start EXERCISE INPUTS

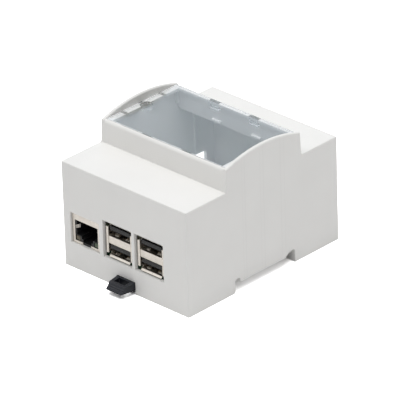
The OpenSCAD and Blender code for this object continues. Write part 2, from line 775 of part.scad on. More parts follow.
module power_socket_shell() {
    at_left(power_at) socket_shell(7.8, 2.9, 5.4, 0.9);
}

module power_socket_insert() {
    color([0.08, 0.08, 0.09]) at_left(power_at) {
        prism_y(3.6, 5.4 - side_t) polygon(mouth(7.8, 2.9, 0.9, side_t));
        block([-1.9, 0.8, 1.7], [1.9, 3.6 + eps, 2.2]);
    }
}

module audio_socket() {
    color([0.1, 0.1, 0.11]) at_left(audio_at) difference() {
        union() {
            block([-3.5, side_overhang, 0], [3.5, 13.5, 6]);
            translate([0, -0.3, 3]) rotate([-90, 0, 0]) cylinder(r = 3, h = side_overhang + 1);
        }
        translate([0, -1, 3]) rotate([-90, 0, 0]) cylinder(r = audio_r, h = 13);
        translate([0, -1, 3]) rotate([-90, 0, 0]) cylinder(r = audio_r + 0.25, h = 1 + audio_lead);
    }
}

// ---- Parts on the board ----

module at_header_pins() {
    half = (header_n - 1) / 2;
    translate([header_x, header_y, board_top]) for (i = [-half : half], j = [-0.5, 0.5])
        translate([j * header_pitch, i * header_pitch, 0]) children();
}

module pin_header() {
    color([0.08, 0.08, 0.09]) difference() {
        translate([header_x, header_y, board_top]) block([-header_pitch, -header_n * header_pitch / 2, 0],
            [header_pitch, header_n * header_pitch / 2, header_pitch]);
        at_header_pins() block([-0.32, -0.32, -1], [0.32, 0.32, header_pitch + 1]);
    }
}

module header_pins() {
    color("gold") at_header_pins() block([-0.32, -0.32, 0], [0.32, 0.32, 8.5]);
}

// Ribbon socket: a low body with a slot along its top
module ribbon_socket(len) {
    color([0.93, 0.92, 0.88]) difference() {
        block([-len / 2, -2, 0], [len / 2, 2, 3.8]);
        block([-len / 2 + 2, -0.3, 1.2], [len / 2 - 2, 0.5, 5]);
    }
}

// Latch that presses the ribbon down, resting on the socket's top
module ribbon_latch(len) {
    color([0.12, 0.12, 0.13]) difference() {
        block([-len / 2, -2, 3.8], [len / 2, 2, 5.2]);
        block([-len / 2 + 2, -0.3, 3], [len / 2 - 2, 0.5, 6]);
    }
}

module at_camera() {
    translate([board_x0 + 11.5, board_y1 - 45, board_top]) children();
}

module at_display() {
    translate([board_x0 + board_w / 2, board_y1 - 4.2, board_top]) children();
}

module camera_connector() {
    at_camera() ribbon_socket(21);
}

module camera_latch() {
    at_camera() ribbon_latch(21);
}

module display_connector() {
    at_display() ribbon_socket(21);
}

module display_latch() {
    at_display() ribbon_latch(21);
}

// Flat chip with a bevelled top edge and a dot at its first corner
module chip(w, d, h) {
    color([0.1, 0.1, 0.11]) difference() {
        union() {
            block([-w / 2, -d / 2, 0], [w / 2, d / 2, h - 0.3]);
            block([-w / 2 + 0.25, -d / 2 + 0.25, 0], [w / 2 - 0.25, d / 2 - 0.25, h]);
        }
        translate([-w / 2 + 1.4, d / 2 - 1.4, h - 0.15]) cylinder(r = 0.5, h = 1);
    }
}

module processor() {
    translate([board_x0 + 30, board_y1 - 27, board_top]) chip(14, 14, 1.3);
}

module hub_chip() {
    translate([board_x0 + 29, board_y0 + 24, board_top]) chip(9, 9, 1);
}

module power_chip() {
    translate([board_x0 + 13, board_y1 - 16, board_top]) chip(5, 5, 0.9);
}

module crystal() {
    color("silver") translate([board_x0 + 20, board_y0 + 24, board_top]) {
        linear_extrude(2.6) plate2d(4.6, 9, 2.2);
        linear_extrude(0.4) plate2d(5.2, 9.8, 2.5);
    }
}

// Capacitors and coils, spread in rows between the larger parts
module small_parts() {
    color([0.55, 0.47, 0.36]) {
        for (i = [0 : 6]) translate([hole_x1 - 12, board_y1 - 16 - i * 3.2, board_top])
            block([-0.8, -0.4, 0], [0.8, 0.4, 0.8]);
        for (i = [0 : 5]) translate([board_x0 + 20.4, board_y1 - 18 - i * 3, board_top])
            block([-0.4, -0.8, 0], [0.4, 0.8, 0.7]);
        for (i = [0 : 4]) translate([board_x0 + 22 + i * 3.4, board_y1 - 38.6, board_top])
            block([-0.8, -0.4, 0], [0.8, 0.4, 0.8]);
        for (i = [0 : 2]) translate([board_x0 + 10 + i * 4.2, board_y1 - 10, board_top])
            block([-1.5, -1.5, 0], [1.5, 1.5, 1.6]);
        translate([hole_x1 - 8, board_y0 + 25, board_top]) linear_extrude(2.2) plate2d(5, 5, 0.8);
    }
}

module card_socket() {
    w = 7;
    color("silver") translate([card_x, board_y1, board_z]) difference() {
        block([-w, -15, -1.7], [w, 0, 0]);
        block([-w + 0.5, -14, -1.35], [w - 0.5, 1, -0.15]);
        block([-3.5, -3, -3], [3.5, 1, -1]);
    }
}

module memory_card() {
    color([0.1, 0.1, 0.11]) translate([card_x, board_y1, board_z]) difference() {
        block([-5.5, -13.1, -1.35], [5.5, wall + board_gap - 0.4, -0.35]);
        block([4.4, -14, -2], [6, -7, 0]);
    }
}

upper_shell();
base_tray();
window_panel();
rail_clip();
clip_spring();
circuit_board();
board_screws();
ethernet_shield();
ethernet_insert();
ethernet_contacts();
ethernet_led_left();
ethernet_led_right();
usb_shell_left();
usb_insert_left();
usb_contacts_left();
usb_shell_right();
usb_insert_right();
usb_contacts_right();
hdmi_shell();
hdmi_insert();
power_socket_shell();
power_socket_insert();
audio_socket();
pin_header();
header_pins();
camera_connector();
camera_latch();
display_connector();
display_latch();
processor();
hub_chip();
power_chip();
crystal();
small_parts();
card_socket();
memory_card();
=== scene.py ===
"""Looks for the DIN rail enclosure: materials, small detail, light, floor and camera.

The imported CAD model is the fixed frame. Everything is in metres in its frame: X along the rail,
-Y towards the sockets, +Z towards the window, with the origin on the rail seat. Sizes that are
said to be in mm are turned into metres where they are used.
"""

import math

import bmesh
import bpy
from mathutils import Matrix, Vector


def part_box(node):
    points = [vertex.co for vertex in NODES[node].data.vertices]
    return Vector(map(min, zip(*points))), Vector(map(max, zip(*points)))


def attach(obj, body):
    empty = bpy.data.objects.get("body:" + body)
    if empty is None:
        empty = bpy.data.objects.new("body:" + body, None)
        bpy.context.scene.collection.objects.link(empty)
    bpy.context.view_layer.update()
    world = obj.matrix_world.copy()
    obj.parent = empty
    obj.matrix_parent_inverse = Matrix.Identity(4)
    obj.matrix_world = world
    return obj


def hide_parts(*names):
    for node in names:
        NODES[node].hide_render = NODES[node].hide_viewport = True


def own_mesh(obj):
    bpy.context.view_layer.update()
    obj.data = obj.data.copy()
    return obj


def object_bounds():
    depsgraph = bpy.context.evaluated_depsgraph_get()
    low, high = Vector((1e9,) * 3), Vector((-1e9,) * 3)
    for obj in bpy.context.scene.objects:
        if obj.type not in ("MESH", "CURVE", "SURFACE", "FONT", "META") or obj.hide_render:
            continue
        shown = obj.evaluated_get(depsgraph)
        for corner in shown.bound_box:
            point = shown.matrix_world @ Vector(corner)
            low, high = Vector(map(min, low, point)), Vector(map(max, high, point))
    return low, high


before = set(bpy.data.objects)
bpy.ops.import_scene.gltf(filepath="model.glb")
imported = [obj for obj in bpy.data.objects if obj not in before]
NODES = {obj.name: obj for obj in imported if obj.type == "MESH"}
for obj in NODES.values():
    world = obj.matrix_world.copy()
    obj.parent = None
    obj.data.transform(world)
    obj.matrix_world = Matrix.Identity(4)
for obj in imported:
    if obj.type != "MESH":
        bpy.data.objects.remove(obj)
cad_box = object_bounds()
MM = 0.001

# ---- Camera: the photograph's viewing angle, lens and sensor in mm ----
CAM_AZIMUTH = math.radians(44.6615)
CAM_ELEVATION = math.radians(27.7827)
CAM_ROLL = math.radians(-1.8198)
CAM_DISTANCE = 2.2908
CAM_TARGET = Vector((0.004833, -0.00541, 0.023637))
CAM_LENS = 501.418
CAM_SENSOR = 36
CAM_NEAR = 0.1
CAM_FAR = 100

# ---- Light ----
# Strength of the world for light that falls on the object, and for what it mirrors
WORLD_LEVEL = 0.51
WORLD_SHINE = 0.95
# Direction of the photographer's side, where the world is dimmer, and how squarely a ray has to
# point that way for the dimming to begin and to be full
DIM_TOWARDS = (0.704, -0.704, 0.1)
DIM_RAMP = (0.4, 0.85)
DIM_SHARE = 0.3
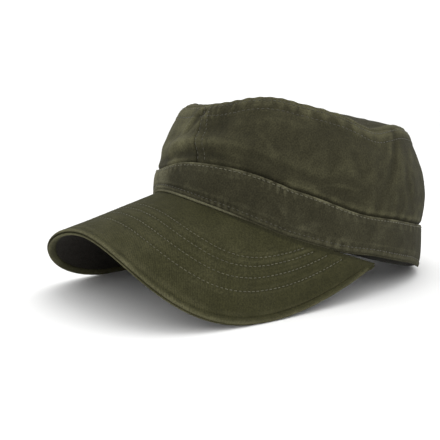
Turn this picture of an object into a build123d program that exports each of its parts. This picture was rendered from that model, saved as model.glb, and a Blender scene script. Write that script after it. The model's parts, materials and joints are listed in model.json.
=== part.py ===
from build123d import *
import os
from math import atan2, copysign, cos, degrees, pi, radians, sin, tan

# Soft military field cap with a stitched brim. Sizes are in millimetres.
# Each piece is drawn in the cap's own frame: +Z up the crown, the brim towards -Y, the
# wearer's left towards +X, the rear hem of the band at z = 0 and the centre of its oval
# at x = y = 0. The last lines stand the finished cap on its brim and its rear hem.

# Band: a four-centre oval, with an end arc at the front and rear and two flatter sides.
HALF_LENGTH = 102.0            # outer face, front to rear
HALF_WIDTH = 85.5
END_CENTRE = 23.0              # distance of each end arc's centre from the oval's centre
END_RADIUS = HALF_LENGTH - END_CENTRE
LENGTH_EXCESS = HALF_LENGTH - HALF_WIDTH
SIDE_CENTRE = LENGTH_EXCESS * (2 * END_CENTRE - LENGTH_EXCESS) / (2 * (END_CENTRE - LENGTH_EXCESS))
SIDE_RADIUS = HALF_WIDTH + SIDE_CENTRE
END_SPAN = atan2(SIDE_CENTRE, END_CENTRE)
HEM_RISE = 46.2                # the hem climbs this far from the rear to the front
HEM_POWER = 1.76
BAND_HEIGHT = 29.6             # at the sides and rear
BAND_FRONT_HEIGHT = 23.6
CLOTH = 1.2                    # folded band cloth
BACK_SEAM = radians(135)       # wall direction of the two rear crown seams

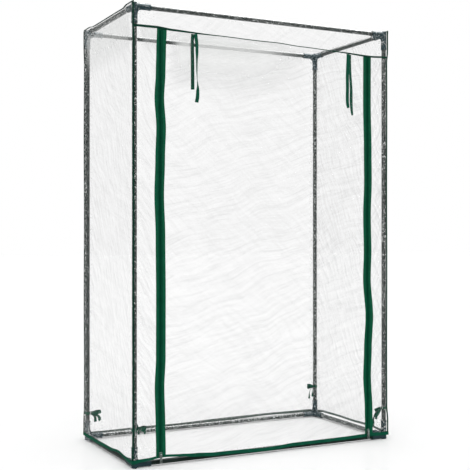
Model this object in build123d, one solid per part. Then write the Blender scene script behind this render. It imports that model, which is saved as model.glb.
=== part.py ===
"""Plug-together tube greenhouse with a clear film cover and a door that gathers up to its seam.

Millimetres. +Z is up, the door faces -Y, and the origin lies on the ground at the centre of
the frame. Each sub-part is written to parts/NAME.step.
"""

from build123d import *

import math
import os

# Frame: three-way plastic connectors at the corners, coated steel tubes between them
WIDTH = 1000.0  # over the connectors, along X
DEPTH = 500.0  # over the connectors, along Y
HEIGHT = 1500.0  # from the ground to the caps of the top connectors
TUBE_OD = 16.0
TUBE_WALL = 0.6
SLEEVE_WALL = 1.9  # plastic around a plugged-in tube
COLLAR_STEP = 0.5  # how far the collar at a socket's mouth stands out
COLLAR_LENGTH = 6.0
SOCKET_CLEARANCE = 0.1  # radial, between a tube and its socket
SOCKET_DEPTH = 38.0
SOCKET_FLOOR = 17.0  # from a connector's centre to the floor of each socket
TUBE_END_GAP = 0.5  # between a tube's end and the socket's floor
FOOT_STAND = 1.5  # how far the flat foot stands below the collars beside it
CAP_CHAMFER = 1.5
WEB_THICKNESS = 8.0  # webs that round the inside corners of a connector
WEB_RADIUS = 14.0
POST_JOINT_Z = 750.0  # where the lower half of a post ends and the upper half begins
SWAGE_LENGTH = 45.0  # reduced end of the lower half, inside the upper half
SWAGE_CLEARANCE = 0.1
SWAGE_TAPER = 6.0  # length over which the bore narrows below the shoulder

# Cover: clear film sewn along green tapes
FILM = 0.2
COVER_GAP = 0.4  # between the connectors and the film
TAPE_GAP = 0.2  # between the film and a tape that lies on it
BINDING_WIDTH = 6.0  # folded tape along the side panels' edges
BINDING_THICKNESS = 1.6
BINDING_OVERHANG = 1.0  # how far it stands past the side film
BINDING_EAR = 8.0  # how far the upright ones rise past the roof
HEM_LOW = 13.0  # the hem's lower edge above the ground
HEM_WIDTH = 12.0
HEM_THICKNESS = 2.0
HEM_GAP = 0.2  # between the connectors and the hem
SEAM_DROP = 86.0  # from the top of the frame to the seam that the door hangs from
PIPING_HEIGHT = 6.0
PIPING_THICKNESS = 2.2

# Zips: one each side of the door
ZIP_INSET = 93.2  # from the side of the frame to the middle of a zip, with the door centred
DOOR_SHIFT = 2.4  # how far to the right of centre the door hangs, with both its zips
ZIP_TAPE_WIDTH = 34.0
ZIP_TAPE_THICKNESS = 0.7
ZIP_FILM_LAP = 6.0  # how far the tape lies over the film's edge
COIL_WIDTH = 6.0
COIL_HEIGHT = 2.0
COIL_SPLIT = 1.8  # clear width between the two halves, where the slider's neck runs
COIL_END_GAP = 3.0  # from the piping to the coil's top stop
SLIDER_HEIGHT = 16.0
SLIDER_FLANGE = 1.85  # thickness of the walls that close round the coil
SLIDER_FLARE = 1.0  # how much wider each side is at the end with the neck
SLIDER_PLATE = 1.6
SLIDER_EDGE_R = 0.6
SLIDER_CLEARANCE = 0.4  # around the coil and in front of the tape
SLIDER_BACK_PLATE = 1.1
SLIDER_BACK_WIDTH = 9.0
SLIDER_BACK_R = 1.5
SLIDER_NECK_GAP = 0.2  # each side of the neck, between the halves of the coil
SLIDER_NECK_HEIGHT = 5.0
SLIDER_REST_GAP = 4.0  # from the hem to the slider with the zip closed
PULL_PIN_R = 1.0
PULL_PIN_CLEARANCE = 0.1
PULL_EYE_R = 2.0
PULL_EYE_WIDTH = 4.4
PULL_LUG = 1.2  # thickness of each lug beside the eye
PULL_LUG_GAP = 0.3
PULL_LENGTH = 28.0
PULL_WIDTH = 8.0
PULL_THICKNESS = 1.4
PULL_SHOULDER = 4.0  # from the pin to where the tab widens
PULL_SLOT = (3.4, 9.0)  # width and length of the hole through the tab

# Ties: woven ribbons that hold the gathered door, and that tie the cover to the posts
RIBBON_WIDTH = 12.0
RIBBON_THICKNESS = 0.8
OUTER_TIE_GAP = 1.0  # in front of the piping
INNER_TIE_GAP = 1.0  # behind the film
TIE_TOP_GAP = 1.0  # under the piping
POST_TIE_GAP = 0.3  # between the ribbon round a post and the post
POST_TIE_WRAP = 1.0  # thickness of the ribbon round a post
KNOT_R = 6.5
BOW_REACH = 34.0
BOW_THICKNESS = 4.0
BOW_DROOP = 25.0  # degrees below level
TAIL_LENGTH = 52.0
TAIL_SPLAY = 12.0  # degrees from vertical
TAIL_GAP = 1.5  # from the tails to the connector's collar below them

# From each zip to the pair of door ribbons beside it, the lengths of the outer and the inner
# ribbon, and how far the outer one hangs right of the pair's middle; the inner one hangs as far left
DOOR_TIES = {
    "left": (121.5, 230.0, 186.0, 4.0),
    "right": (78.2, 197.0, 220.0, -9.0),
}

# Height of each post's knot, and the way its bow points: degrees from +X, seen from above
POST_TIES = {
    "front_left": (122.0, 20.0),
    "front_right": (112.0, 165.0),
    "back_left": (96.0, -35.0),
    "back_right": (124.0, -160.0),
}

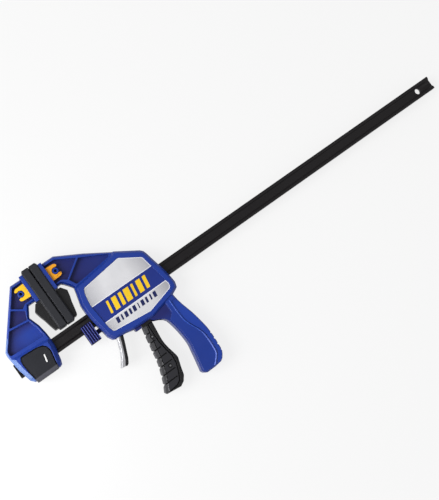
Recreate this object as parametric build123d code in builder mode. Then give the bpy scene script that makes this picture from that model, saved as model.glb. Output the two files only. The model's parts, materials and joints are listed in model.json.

end EXERCISE INPUTS

| PROBLEM STATEMENT |
Extract every line of the records above that contains the word "which".

| FINISHED TASK |
Model this object in build123d, one solid per part. Then write the Blender scene script behind this render. It imports that model, which is saved as model.glb.
SWAGE_TAPER = 6.0  # length over which the bore narrows below the shoulder